▸ **Exercise task**:
Give all of the lines again exactly as they read.

▸ **Collected material**:
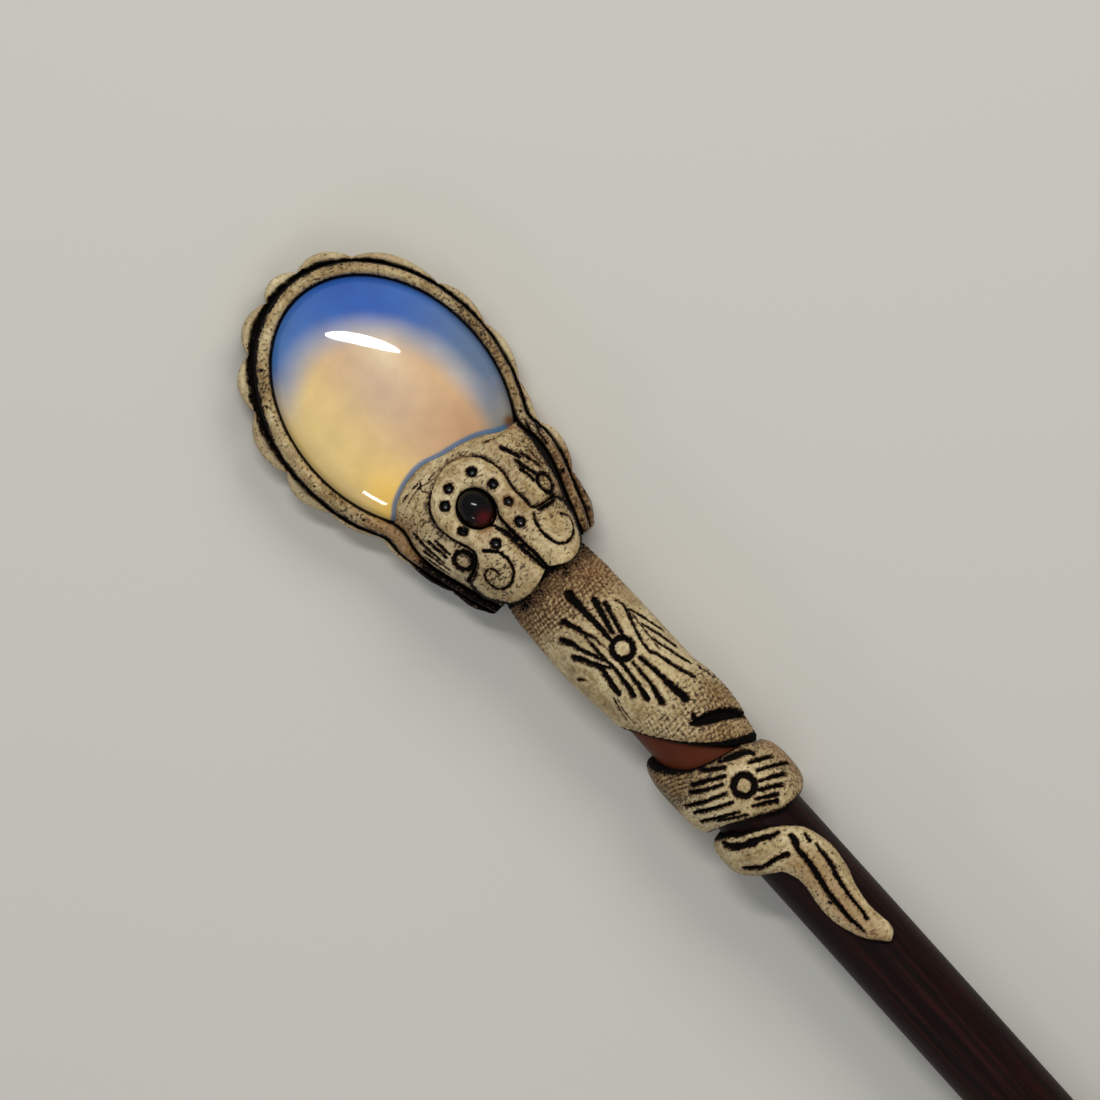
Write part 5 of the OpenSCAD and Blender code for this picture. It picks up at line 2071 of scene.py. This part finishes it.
        relief.stain += 0.4 * left * smooth(noise(points, 2, 93) + 0.2)
        height = (relief.height() - 0.05 * print_ink) * (lift * smooth(side / 0.4))
        # Black along the ribbon's foot: a dark joint, with painted shadow beside the stick.
        foot = np.clip((0.62 - side) / 0.4, 0, 1)
        relief.blacken(0.9 * foot * (1 + 3 * relief.ragged))
        return relief.piece("clay_coil_tail", "coil_tail", height, Ends.FAN, self.clay)


@dataclass
class Stick:
    """The round wooden stick, with a long taper and a rounded tip.

    Attributes:
        butt: The rounding of its hidden end: place along it and how much slimmer, in mm.
    """

    setting: Setting
    finish: Rosewood
    length: float = 157.0
    taper: float = 72.0
    tip_r: float = 1.5
    rows: int = 260
    columns: int = 96
    tip_rows: int = 24
    butt: Table = ((0, 0.15), (0.02, 0.1), (0.15, 0.02))
    uneven_mm: float = 0.02
    top_open: float = 0.02

    def build(self) -> Object:
        """Builds the stick.

        Formula: circles whose radius stays the same up to the taper, shrinks evenly along it
        and closes as a half ball, with a faint unevenness from sanding.

        Returns:
            The stick's object.
        """
        s = self.setting
        straight, ball = self.length - self.taper, self.length - self.tip_r
        places, slimmer = (np.array(column) for column in zip(*self.butt))
        turn = np.linspace(0, math.pi / 2 - self.top_open, self.tip_rows)
        shaft = np.linspace(0.3, ball, self.rows - self.tip_rows - len(places))
        x = np.concatenate([places, shaft, ball + self.tip_r * np.sin(turn)])
        r = np.interp(x, [0, straight, ball], [s.stick_r, s.stick_r, self.tip_r])
        r[:len(places)] = s.stick_r - slimmer
        r[-self.tip_rows:] = self.tip_r * np.cos(turn)
        x, r = x[:, None], r[:, None]
        a = np.linspace(0, 2 * math.pi, self.columns, endpoint=False)[None, :]
        points = s.round_stick(s.stick_x + x, r, a)
        uneven = self.uneven_mm * (noise(points * np.array([0.12, 1, 1]), 2.5, 5) - 1)
        points[..., 1:] += (uneven * (r > 2))[..., None] * np.stack([np.sin(a), np.cos(a)], -1)
        piece = skin("rosewood_stick", points, {}, Ends.FAN, self.finish.material())
        stand_for(piece, "stick")
        return piece


# Studio


@dataclass(frozen=True)
class Lamp:
    """One soft light: its place, aim and sides in mm, its power in watts and its outline.

    A light that isn't mirrored leaves no window shape in the polished stones.
    """

    name: str
    at: tuple[float, float, float]
    aim: tuple[float, float, float]
    sides: Pair
    watts: float
    turn: float = 0.0
    hue: str = "#ffffff"
    mirrored: bool = True
    shape: str = "RECTANGLE"


@dataclass(frozen=True)
class Studio:
    """The pale floor, the lights and the camera, straight above and turned as the photograph is."""

    turn_deg: float = 48.0
    aim_x: float = 21.59
    aim_y: float = 1.7
    plane_z: float = 6.0
    distance: float = 1000.0
    seen: float = 110.0
    sensor: float = 36.0
    floor_half: float = 1500.0
    floor_z: float = -0.1
    ground: str = "#d9dce0"
    ground_strength: float = 0.42
    lamps: tuple[Lamp, ...] = (
        Lamp("strip_light", (-148.0, 52.0, 400.0), (-6.8, 2.2, 7.0), (215.0, 34.0), 0.65, 42.0,
             shape="ELLIPSE"),
        Lamp("window_light", (-120.0, 430.0, 420.0), (25.0, 0.0, 5.0), (380.0, 260.0), 1.55, 20.0,
             hue="#fff8ee", mirrored=False),
        Lamp("side_light", (167.0, -394.0, 282.0), (5.8, -8.0, 7.0), (85.0, 44.0), 0.13, 10.0),
        Lamp("fill_light", (260.0, -120.0, 520.0), (25.0, 0.0, 5.0), (300.0, 300.0), 0.5,
             mirrored=False),
    )

    def build(self) -> None:
        """Makes the floor, the lights, the world and the camera.

        Formula: the lens is the sensor's width times the distance over the stretch that is
        seen, which makes a nearly parallel view from far above.
        """
        h, z = self.floor_half * MM, self.floor_z * MM
        mesh = bpy.data.meshes.new("studio_floor")
        corners = [(-h, -h, z), (h, -h, z), (h, h, z), (-h, h, z)]
        mesh.from_pydata(corners, [], [(0, 1, 2, 3)])
        mesh.materials.append(PlainFloor().material())
        floor = bpy.data.objects.new("studio_floor", mesh)
        bpy.context.scene.collection.objects.link(floor)
        floor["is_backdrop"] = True
        for lamp in self.lamps:
            self.hang(lamp)
        world = bpy.data.worlds.new("studio")
        world.use_nodes = True
        back = world.node_tree.nodes["Background"]
        back.inputs["Color"].default_value = linear(self.ground)
        back.inputs["Strength"].default_value = self.ground_strength
        bpy.context.scene.world = world
        data = bpy.data.cameras.new("camera")
        data.sensor_width = self.sensor
        data.lens = self.sensor * self.distance / self.seen
        data.clip_start, data.clip_end = 0.01, 10
        camera = bpy.data.objects.new("camera", data)
        camera.location = (self.aim_x * MM, self.aim_y * MM, (self.plane_z + self.distance) * MM)
        camera.rotation_euler = (0, 0, math.radians(self.turn_deg))
        bpy.context.scene.collection.objects.link(camera)
        bpy.context.scene.camera = camera
        bpy.context.scene.view_settings.view_transform = "Standard"

    def hang(self, lamp: Lamp) -> None:
        """Hangs one light.

        Formula: its own Z points away from its aim, and its X is a level direction at its
        turn, squared up to Z.

        Args:
            lamp: The light.
        """
        data = bpy.data.lights.new(lamp.name, "AREA")
        data.shape = lamp.shape
        data.size, data.size_y = lamp.sides[0] * MM, lamp.sides[1] * MM
        data.energy = lamp.watts
        data.color = linear(lamp.hue)[:3]
        made = bpy.data.objects.new(lamp.name, data)
        away = np.array(lamp.at) - np.array(lamp.aim)
        away = away / np.linalg.norm(away)
        t = math.radians(lamp.turn)
        side = np.array([math.cos(t), math.sin(t), 0.0])
        side = side - away * (side @ away)
        side = side / np.linalg.norm(side)
        up = np.cross(away, side)
        axes = np.stack([side, up, away], 1)
        rows = [[*axis, place * MM] for axis, place in zip(axes, lamp.at)]
        made.matrix_world = Matrix([*rows, [0, 0, 0, 1]])
        made.visible_glossy = lamp.mirrored
        bpy.context.scene.collection.objects.link(made)


def keep_sizes() -> None:
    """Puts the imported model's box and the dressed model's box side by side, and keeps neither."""
    boxes = {"cad": CAD_BOX, "visual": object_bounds()}
    {name: [list(c) for c in box] for name, box in boxes.items()}


def main() -> None:
    """Builds the studio and every piece in order, and works out the boxes of before and after.

    Each piece is reported by the log as it takes its node's place. The crest and the garnet are
    laid out before the hood, which has a groove for the one and a seat for the other.
    """
    logging.basicConfig(level=logging.INFO, format="%(name)s: %(message)s")
    Studio().build()
    setting = Setting()
    clay = FiredClay().material()
    Stick(setting, Rosewood()).build()
    Stone(setting, PolishedGlass()).build()
    Rim(setting, clay).build()
    Bead(setting, clay).build()
    garnet = Garnet(setting, PolishedGarnet())
    crest = Crest(setting, garnet, clay)
    Hood(setting, garnet, crest, clay).build()
    crest.build()
    garnet.build()
    neck = NeckWrap(setting, clay)
    neck.build()
    CoilTail(setting, neck, clay).build()
    keep_sizes()


if __name__ == "__main__":
    main()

▸ **Answer to this task**:
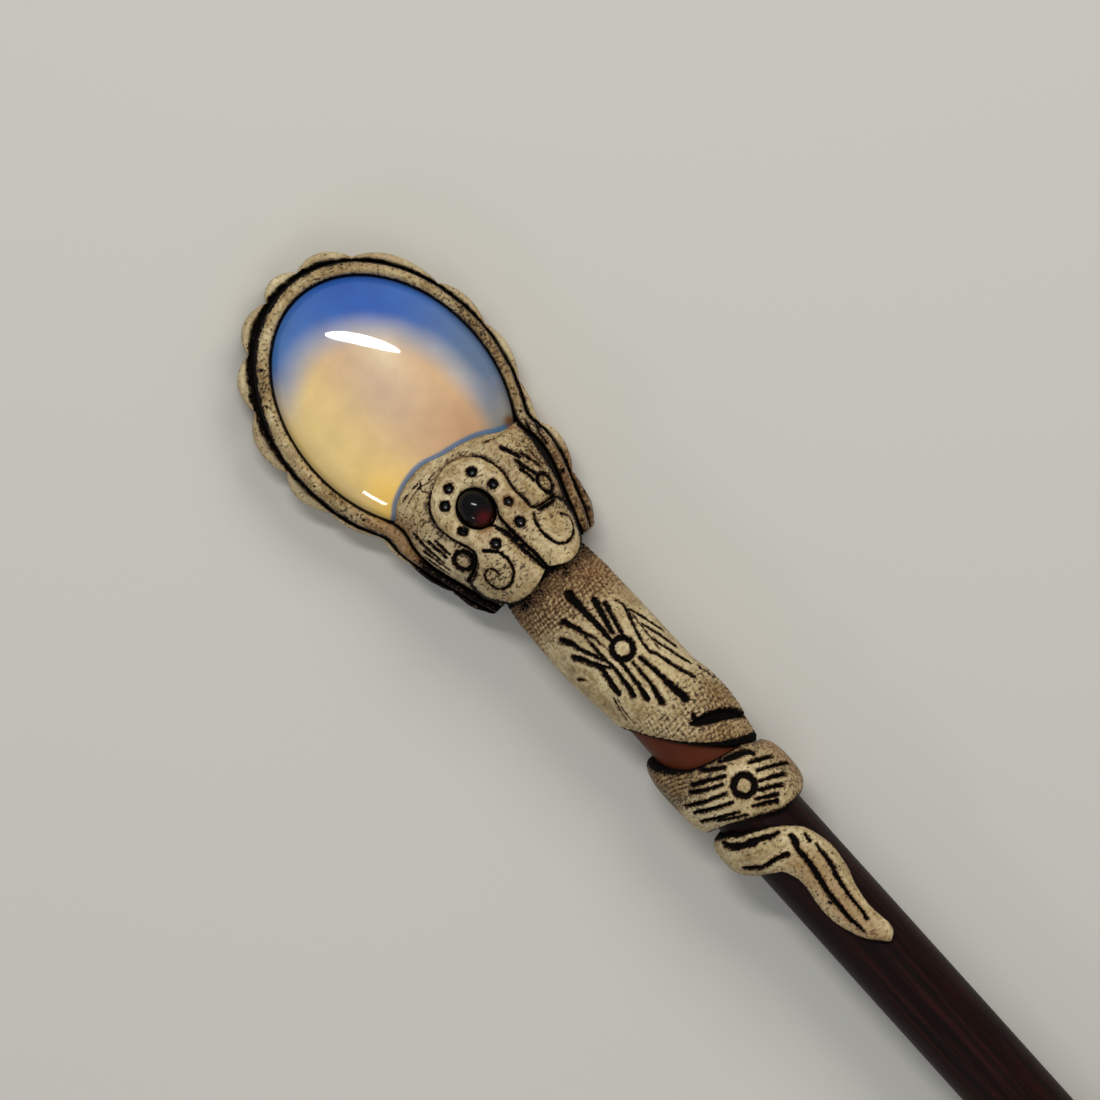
Write part 5 of the OpenSCAD and Blender code for this picture. It picks up at line 2071 of scene.py. This part finishes it.
        relief.stain += 0.4 * left * smooth(noise(points, 2, 93) + 0.2)
        height = (relief.height() - 0.05 * print_ink) * (lift * smooth(side / 0.4))
        # Black along the ribbon's foot: a dark joint, with painted shadow beside the stick.
        foot = np.clip((0.62 - side) / 0.4, 0, 1)
        relief.blacken(0.9 * foot * (1 + 3 * relief.ragged))
        return relief.piece("clay_coil_tail", "coil_tail", height, Ends.FAN, self.clay)


@dataclass
class Stick:
    """The round wooden stick, with a long taper and a rounded tip.

    Attributes:
        butt: The rounding of its hidden end: place along it and how much slimmer, in mm.
    """

    setting: Setting
    finish: Rosewood
    length: float = 157.0
    taper: float = 72.0
    tip_r: float = 1.5
    rows: int = 260
    columns: int = 96
    tip_rows: int = 24
    butt: Table = ((0, 0.15), (0.02, 0.1), (0.15, 0.02))
    uneven_mm: float = 0.02
    top_open: float = 0.02

    def build(self) -> Object:
        """Builds the stick.

        Formula: circles whose radius stays the same up to the taper, shrinks evenly along it
        and closes as a half ball, with a faint unevenness from sanding.

        Returns:
            The stick's object.
        """
        s = self.setting
        straight, ball = self.length - self.taper, self.length - self.tip_r
        places, slimmer = (np.array(column) for column in zip(*self.butt))
        turn = np.linspace(0, math.pi / 2 - self.top_open, self.tip_rows)
        shaft = np.linspace(0.3, ball, self.rows - self.tip_rows - len(places))
        x = np.concatenate([places, shaft, ball + self.tip_r * np.sin(turn)])
        r = np.interp(x, [0, straight, ball], [s.stick_r, s.stick_r, self.tip_r])
        r[:len(places)] = s.stick_r - slimmer
        r[-self.tip_rows:] = self.tip_r * np.cos(turn)
        x, r = x[:, None], r[:, None]
        a = np.linspace(0, 2 * math.pi, self.columns, endpoint=False)[None, :]
        points = s.round_stick(s.stick_x + x, r, a)
        uneven = self.uneven_mm * (noise(points * np.array([0.12, 1, 1]), 2.5, 5) - 1)
        points[..., 1:] += (uneven * (r > 2))[..., None] * np.stack([np.sin(a), np.cos(a)], -1)
        piece = skin("rosewood_stick", points, {}, Ends.FAN, self.finish.material())
        stand_for(piece, "stick")
        return piece


# Studio


@dataclass(frozen=True)
class Lamp:
    """One soft light: its place, aim and sides in mm, its power in watts and its outline.

    A light that isn't mirrored leaves no window shape in the polished stones.
    """

    name: str
    at: tuple[float, float, float]
    aim: tuple[float, float, float]
    sides: Pair
    watts: float
    turn: float = 0.0
    hue: str = "#ffffff"
    mirrored: bool = True
    shape: str = "RECTANGLE"


@dataclass(frozen=True)
class Studio:
    """The pale floor, the lights and the camera, straight above and turned as the photograph is."""

    turn_deg: float = 48.0
    aim_x: float = 21.59
    aim_y: float = 1.7
    plane_z: float = 6.0
    distance: float = 1000.0
    seen: float = 110.0
    sensor: float = 36.0
    floor_half: float = 1500.0
    floor_z: float = -0.1
    ground: str = "#d9dce0"
    ground_strength: float = 0.42
    lamps: tuple[Lamp, ...] = (
        Lamp("strip_light", (-148.0, 52.0, 400.0), (-6.8, 2.2, 7.0), (215.0, 34.0), 0.65, 42.0,
             shape="ELLIPSE"),
        Lamp("window_light", (-120.0, 430.0, 420.0), (25.0, 0.0, 5.0), (380.0, 260.0), 1.55, 20.0,
             hue="#fff8ee", mirrored=False),
        Lamp("side_light", (167.0, -394.0, 282.0), (5.8, -8.0, 7.0), (85.0, 44.0), 0.13, 10.0),
        Lamp("fill_light", (260.0, -120.0, 520.0), (25.0, 0.0, 5.0), (300.0, 300.0), 0.5,
             mirrored=False),
    )

    def build(self) -> None:
        """Makes the floor, the lights, the world and the camera.

        Formula: the lens is the sensor's width times the distance over the stretch that is
        seen, which makes a nearly parallel view from far above.
        """
        h, z = self.floor_half * MM, self.floor_z * MM
        mesh = bpy.data.meshes.new("studio_floor")
        corners = [(-h, -h, z), (h, -h, z), (h, h, z), (-h, h, z)]
        mesh.from_pydata(corners, [], [(0, 1, 2, 3)])
        mesh.materials.append(PlainFloor().material())
        floor = bpy.data.objects.new("studio_floor", mesh)
        bpy.context.scene.collection.objects.link(floor)
        floor["is_backdrop"] = True
        for lamp in self.lamps:
            self.hang(lamp)
        world = bpy.data.worlds.new("studio")
        world.use_nodes = True
        back = world.node_tree.nodes["Background"]
        back.inputs["Color"].default_value = linear(self.ground)
        back.inputs["Strength"].default_value = self.ground_strength
        bpy.context.scene.world = world
        data = bpy.data.cameras.new("camera")
        data.sensor_width = self.sensor
        data.lens = self.sensor * self.distance / self.seen
        data.clip_start, data.clip_end = 0.01, 10
        camera = bpy.data.objects.new("camera", data)
        camera.location = (self.aim_x * MM, self.aim_y * MM, (self.plane_z + self.distance) * MM)
        camera.rotation_euler = (0, 0, math.radians(self.turn_deg))
        bpy.context.scene.collection.objects.link(camera)
        bpy.context.scene.camera = camera
        bpy.context.scene.view_settings.view_transform = "Standard"

    def hang(self, lamp: Lamp) -> None:
        """Hangs one light.

        Formula: its own Z points away from its aim, and its X is a level direction at its
        turn, squared up to Z.

        Args:
            lamp: The light.
        """
        data = bpy.data.lights.new(lamp.name, "AREA")
        data.shape = lamp.shape
        data.size, data.size_y = lamp.sides[0] * MM, lamp.sides[1] * MM
        data.energy = lamp.watts
        data.color = linear(lamp.hue)[:3]
        made = bpy.data.objects.new(lamp.name, data)
        away = np.array(lamp.at) - np.array(lamp.aim)
        away = away / np.linalg.norm(away)
        t = math.radians(lamp.turn)
        side = np.array([math.cos(t), math.sin(t), 0.0])
        side = side - away * (side @ away)
        side = side / np.linalg.norm(side)
        up = np.cross(away, side)
        axes = np.stack([side, up, away], 1)
        rows = [[*axis, place * MM] for axis, place in zip(axes, lamp.at)]
        made.matrix_world = Matrix([*rows, [0, 0, 0, 1]])
        made.visible_glossy = lamp.mirrored
        bpy.context.scene.collection.objects.link(made)


def keep_sizes() -> None:
    """Puts the imported model's box and the dressed model's box side by side, and keeps neither."""
    boxes = {"cad": CAD_BOX, "visual": object_bounds()}
    {name: [list(c) for c in box] for name, box in boxes.items()}


def main() -> None:
    """Builds the studio and every piece in order, and works out the boxes of before and after.

    Each piece is reported by the log as it takes its node's place. The crest and the garnet are
    laid out before the hood, which has a groove for the one and a seat for the other.
    """
    logging.basicConfig(level=logging.INFO, format="%(name)s: %(message)s")
    Studio().build()
    setting = Setting()
    clay = FiredClay().material()
    Stick(setting, Rosewood()).build()
    Stone(setting, PolishedGlass()).build()
    Rim(setting, clay).build()
    Bead(setting, clay).build()
    garnet = Garnet(setting, PolishedGarnet())
    crest = Crest(setting, garnet, clay)
    Hood(setting, garnet, crest, clay).build()
    crest.build()
    garnet.build()
    neck = NeckWrap(setting, clay)
    neck.build()
    CoilTail(setting, neck, clay).build()
    keep_sizes()


if __name__ == "__main__":
    main()